4) Au premier coup de manivelle, chacun se demanda si la rutilante machine n'allait pas se désagréger, mais enfin le moteur démarra, dans un grand tintamarre et beaucoup de fumée.
[Au premier coup de manivelle, chacun se demanda] : proposition principale. Comme précédemment, cette principale est grammaticalement et sémantiquement incomplète puisqu'on lui supprime son COD. Le découpage scolaire en propositions est artificiel, la subordonnée n'est pas en-dehors de la principale, elle lui appartient, elle fait partie d'elle !

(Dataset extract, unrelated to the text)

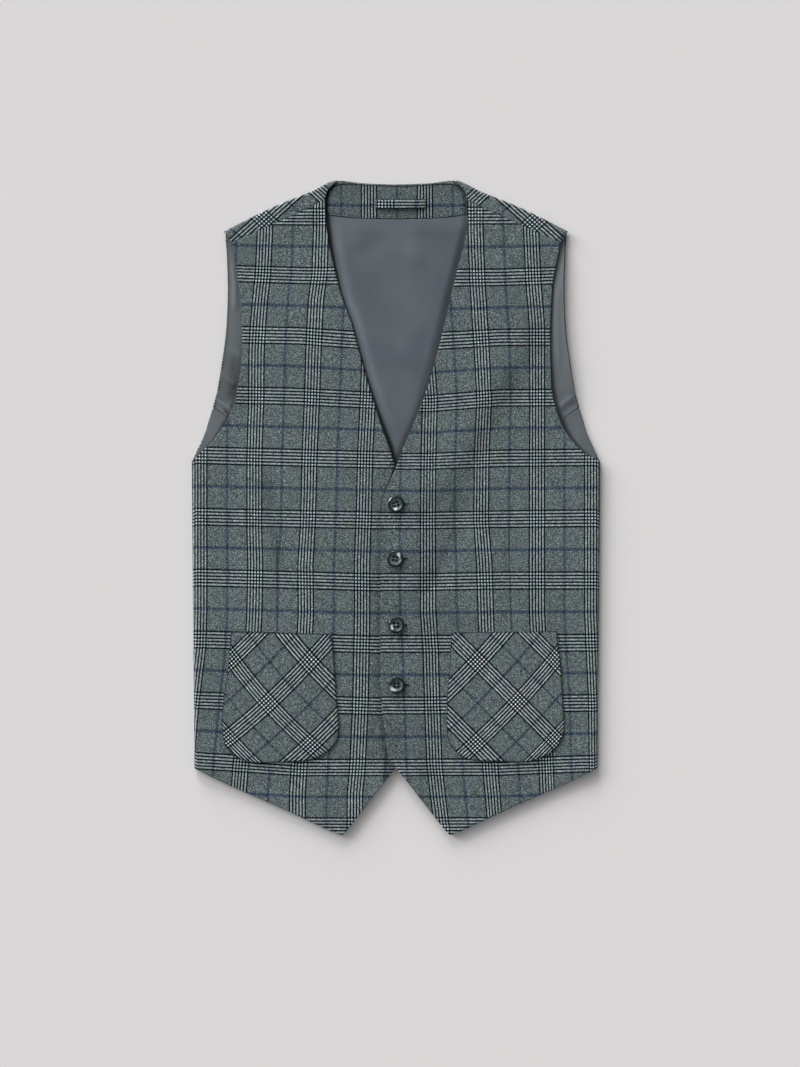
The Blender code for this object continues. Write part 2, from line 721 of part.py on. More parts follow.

si la rutilante machine n'allait
pas se désagréger : subordonnée conjonctive
interrogative totale
— a) le subordonnant : si, conjonction de subordination interrogative
morphologie :
une conjonction de subordination est invariable.
contexte :
c'est une marque de subordination, un pur subordonnant, qui ne se
trouve que dans une situation de subordination, en tête de la
subordonnée qu'elle est chargée d'introduire.
syntaxe :
une conjonction n'a pas de fonction, elle permet à la subordonnée
d'en avoir une.
sémantique :
cette conjonction ne remplace rien, et elle ne possède aucun
aspect sémantique autre que de montrer le sens interrogatif de
la subordonnée.
— b) la subordonnée
fonction :
la subordonnée interrogative assure la fonction nominale de COD
de se
demander.
transformation :
la subordonnée interrogative se transforme en phrase
interrogative directe : « La
rutilante machine ne va-t-elle pas se désagréger ? ». On constate que la conjonction interrogative disparaît,
ce qui est le cas dans les interrogations totales, dont la réponse
est Oui ou Non.
contraintes :
on note simplement la disparition de la concordance des
temps.
[mais enfin le moteur démarra, dans un grand tintamarre et beaucoup de fumée] : proposition indépendante, coordonnée par mais à la proposition principale qui précède. Une indépendante est une phrase simple, et la coordination joint deux éléments équivalents, souvent de même nature et de même fonction, avec des nuances (des équivalences, précisément). Les grammairiens ne sont pas forcément d'accord entre eux, mais on a le droit de faire un choix logique, qui consiste à réserver l'expression phrase complexe à la phrase qui contient des subordonnées. Par exemple, dans un oral d'agrégation, il faut exprimer clairement son choix.
5) Pourtant, avant que nous fussions sortis des faubourgs de Pantin, une sourde explosion retentit sous le capot...
[Pourtant, une sourde explosion retentit sous le capot] : proposition principale.
avant que nous fussions
sortis des faubourgs de Pantin : subordonnée conjonctive circonstancielle,
dite adverbiale
— a) le subordonnant : avant que, conjonction de subordination
morphologie :
une conjonction de subordination est invariable.
contexte :
c'est une marque de subordination, un pur subordonnant, elle se
situe en tête de la subordonnée qu'elle est chargée
d'introduire.
syntaxe :
une conjonction n'a pas de fonction, elle permet à la subordonnée
d'en avoir une.
sémantique :
cette conjonction possède une valeur sémantique, puisqu'elle va
conférer à sa subordonnée un sens temporel.
— b) la subordonnée :
fonction :
cette subordonnée assure une fonction adverbiale, celle de complément
circonstanciel de temps, un complément de phrase.
transformation :
elle se transforme en phrase simple par suppression de la
conjonction, et l'on obtient : Nous sommes (serons) sortis des faubourgs
de Pantin.
contraintes :
la conjonction avant que est nécessairement suivie du subjonctif,
car elle fait comprendre que l'action (ou le fait) n'est pas encore accomplie,
ce qui laisse planer un doute sur sa réalisation. Cette contrainte modale
disparaît dans la transformation de la subordonnée en phrase.